Longe de mim, claro, pretender invalidar o pensamento cartesiano. Só penso – com o perdão pela repetição – que pensar, apenas, não basta; eu preciso do outro para me conhecer e, por consequência, para existir, de fato. Preciso descobrir o outro para descobrir a mim mesmo. E desconheço forma mais adequada – e prazerosa – de conhecimento dos tipos humanos, em toda sua multiplicidade quase infinita, que a proporcionada pela literatura, tal qual também creem Julián Marías, Dante Gallian e tantos outros pensadores. Em comum, acreditamos que a literatura nos revela o humano e a vida – e é por isso, também, que experimentá-la sob essa perspectiva não deixa de ser uma atividade humanística e de fomento à humanização, um caminho muito menos (ou nada) tecnicista, ao contrário daquele que ainda predomina no sistema de ensino brasileiro. Como bem define Marías, a narrativa literária de ficção é um caminho para a educação sentimental. E esta, por sua vez, é “uma das dimensões decisivas da vida humana”, “um dos núcleos ao redor dos quais a vida se organiza, precisamente em suas camadas mais profundas, onde estão as raízes de quase todas as outras coisas.”

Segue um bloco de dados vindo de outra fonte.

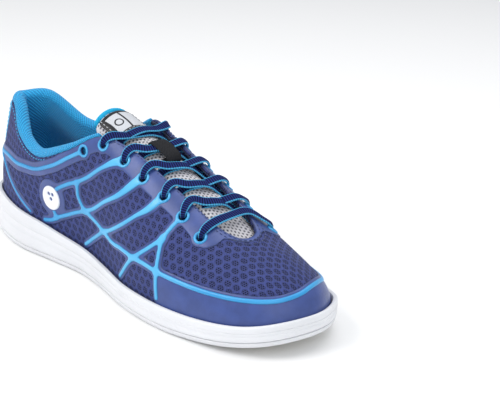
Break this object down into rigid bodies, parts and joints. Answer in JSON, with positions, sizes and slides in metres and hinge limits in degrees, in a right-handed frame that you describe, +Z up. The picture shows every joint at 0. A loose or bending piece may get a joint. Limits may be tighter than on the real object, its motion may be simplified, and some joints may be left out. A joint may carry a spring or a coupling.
{
  "type": "bowling shoe",
  "caption": "Low lace-up bowling shoe for a left foot: mesh upper with welded film web, padded collar, flat white sole with slide pad.",
  "frame": {"origin": "middle of the bounding box on the ground under the sole", "axes": "+X towards the toe, +Z up, -Y the arch (inner) side of a left shoe"},
  "size_m": [0.2758, 0.0974, 0.0997],
  "materials": {
    "slide_microfibre": "napped microfibre",
    "rubber_grey": "matte",
    "rubber_white": "satin",
    "eva_white": "moulded foam, matte",
    "shank_plastic": "glass-filled nylon",
    "fibreboard": "pressed fibre board",
    "lining_blue": "brushed knit",
    "counter_board": "thermoplastic board",
    "lining_navy": "knit",
    "foam": "open-cell foam",
    "film_navy": "welded film, soft sheen",
    "print_blue": "raised print",
    "print_white": "raised print",
    "patch_silver": "pearl film",
    "tongue_mesh": "spacer mesh",
    "tongue_top": "padded knit",
    "label_film": "printed film",
    "binding_blue": "woven tape",
    "keeper_black": "woven tape",
    "lace_navy": "flat woven lace",
    "aglet_clear": "clear sheath",
    "knit_mesh": "engineered mesh"
  },
  "bodies": {
    "shoe": {"slide_sole_pad": "slide_microfibre", "heel_pad": "rubber_grey", "outsole": "rubber_white", "midsole": "eva_white", "shank": "shank_plastic", "insole_board": "fibreboard", "heel_counter": "counter_board", "toe_puff": "counter_board", "vamp_lining": "lining_navy", "collar_lining": "lining_blue", "collar_foam": "foam", "eyestay_medial": "film_navy", "eyestay_lateral": "film_navy", "toe_cap": "film_navy", "web_medial": "print_blue", "web_lateral": "print_blue", "collar_stripe_medial": "print_blue", "collar_stripe_lateral": "print_blue", "toe_stripe": "print_blue", "ring_1_medial": "print_blue", "ring_6_medial": "print_blue", "ring_1_lateral": "print_blue", "ring_6_lateral": "print_blue", "emblem_medial": "print_white", "emblem_lateral": "print_white", "heel_patch": "patch_silver", "tongue_face": "tongue_mesh", "tongue_foam": "foam", "tongue_back": "lining_blue", "lace_keeper": "keeper_black", "lace": "lace_navy", "aglet_medial": "aglet_clear", "aglet_lateral": "aglet_clear", "vamp_mesh": "knit_mesh", "quarter_mesh_medial": "knit_mesh", "quarter_mesh_lateral": "knit_mesh"},
    "tongue_top": {"tongue_top_pad": "tongue_top", "tongue_label": "label_film", "tongue_binding": "binding_blue"},
    "footbed": {"footbed": "lining_blue"}
  },
  "joints": [
    {"name": "tongue_top_hinge", "type": "hinge", "parent": "shoe", "child": "tongue_top", "pos_m": [-0.00673, -0.00225, 0.0875], "axis": [0, 1, 0], "range_deg": [-4, 10], "stiffness_Nm_per_rad": 0.08},
    {"name": "footbed_lift", "type": "hinge", "parent": "shoe", "child": "footbed", "pos_m": [0.1243, 0, 0.0175], "axis": [0, 1, 0], "range_deg": [0, 4]}
  ]
}
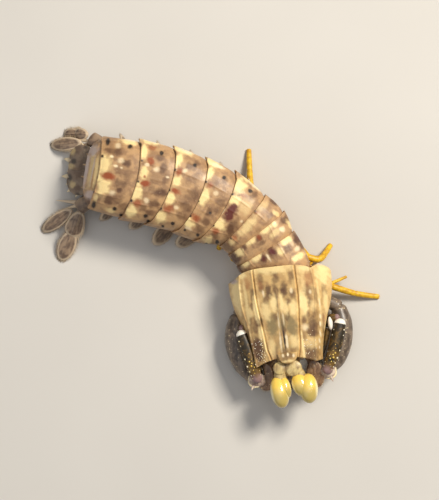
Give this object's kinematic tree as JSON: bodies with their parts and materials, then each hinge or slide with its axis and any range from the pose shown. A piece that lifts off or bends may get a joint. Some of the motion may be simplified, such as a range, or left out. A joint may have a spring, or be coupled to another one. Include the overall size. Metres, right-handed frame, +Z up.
{
  "type": "mantis shrimp model",
  "caption": "Life-size mantis shrimp at rest, body curved to one side, claws folded beside a flat shield, stalked two-lobed eyes, tail fan bent down.",
  "frame": {"origin": "on the floor, under the middle of the bounding box", "axes": "+Z up, -Y the way the head faces, +X towards the animal's left; the body curves from the head back towards -X"},
  "size_m": [0.1016, 0.0842, 0.0214],
  "materials": {
    "head_plate": "satin, warm tan",
    "back_plate": "satin, mottled tan and brown",
    "underside": "smooth, pale",
    "eye": "glossy yellow",
    "claw": "glossy dark olive",
    "clear_limb": "translucent in life, modelled solid",
    "walking_leg": "golden yellow",
    "fin": "thin, grey-brown"
  },
  "bodies": {
    "root": {"carapace": "head_plate", "rostral_plate": "head_plate", "eye_somite": "head_plate", "thorax_core": "underside", "thorax_6": "back_plate", "thorax_7": "back_plate", "thorax_8": "back_plate", "abdomen_1": "back_plate", "abdomen_2": "back_plate", "abdomen_3": "back_plate", "abdomen_4": "back_plate", "abdomen_5": "back_plate", "abdomen_6": "back_plate", "telson": "back_plate", "cornea_left": "eye", "eyestalk_left": "head_plate", "antennule_left": "clear_limb", "antenna_left": "clear_limb", "merus_left": "clear_limb", "ischium_left": "clear_limb", "carpus_left": "clear_limb", "propodus_left": "claw", "dactylus_left": "claw", "maxilliped_3_left": "underside", "maxilliped_4_left": "underside", "maxilliped_5_left": "underside", "leg_left_1": "walking_leg", "leg_left_2": "walking_leg", "leg_left_3": "walking_leg", "pleopod_1_left": "fin", "pleopod_2_left": "fin", "pleopod_3_left": "fin", "pleopod_4_left": "fin", "pleopod_5_left": "fin", "uropod_base_left": "fin", "uropod_outer_left": "fin", "uropod_inner_left": "fin", "cornea_right": "eye", "eyestalk_right": "head_plate", "antennule_right": "clear_limb", "antenna_right": "clear_limb", "merus_right": "clear_limb", "ischium_right": "clear_limb", "carpus_right": "clear_limb", "propodus_right": "claw", "dactylus_right": "claw", "maxilliped_3_right": "underside", "maxilliped_4_right": "underside", "maxilliped_5_right": "underside", "leg_right_1": "walking_leg", "leg_right_2": "walking_leg", "leg_right_3": "walking_leg", "pleopod_1_right": "fin", "pleopod_2_right": "fin", "pleopod_3_right": "fin", "pleopod_4_right": "fin", "pleopod_5_right": "fin", "uropod_base_right": "fin", "uropod_outer_right": "fin", "uropod_inner_right": "fin"}
  },
  "joints": []
}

Se toda essa ideia ainda não lhe parece muito clara, peço licença para compartilhar um último pensamento, de autoria do professor Dante Gallian, que complementa e corrobora a ideia de Julián Marías – e a minha, que, respeitosamente, ousa contestar a de Descartes. “Ao oferecer um conhecimento diferente do conhecimento convencional ou científico, ela [a literatura] possibilita compreender os comportamentos e motivações humanas de uma forma mais ampla e profunda, que vai além da visão algorítmica e que incorpora a emoção, a empatia e a intuição.”

Pois é, ilustre René! Eu existo porque penso. Mas estou convencido que existo, também, porque sinto, emociono-me, intuo e me afeto. E sinto, emociono-me, intuo e afeto-me por que e quando leio. Pois, se não lesse, talvez não tivesse o quê e de quem pensar. Talvez sequer existisse.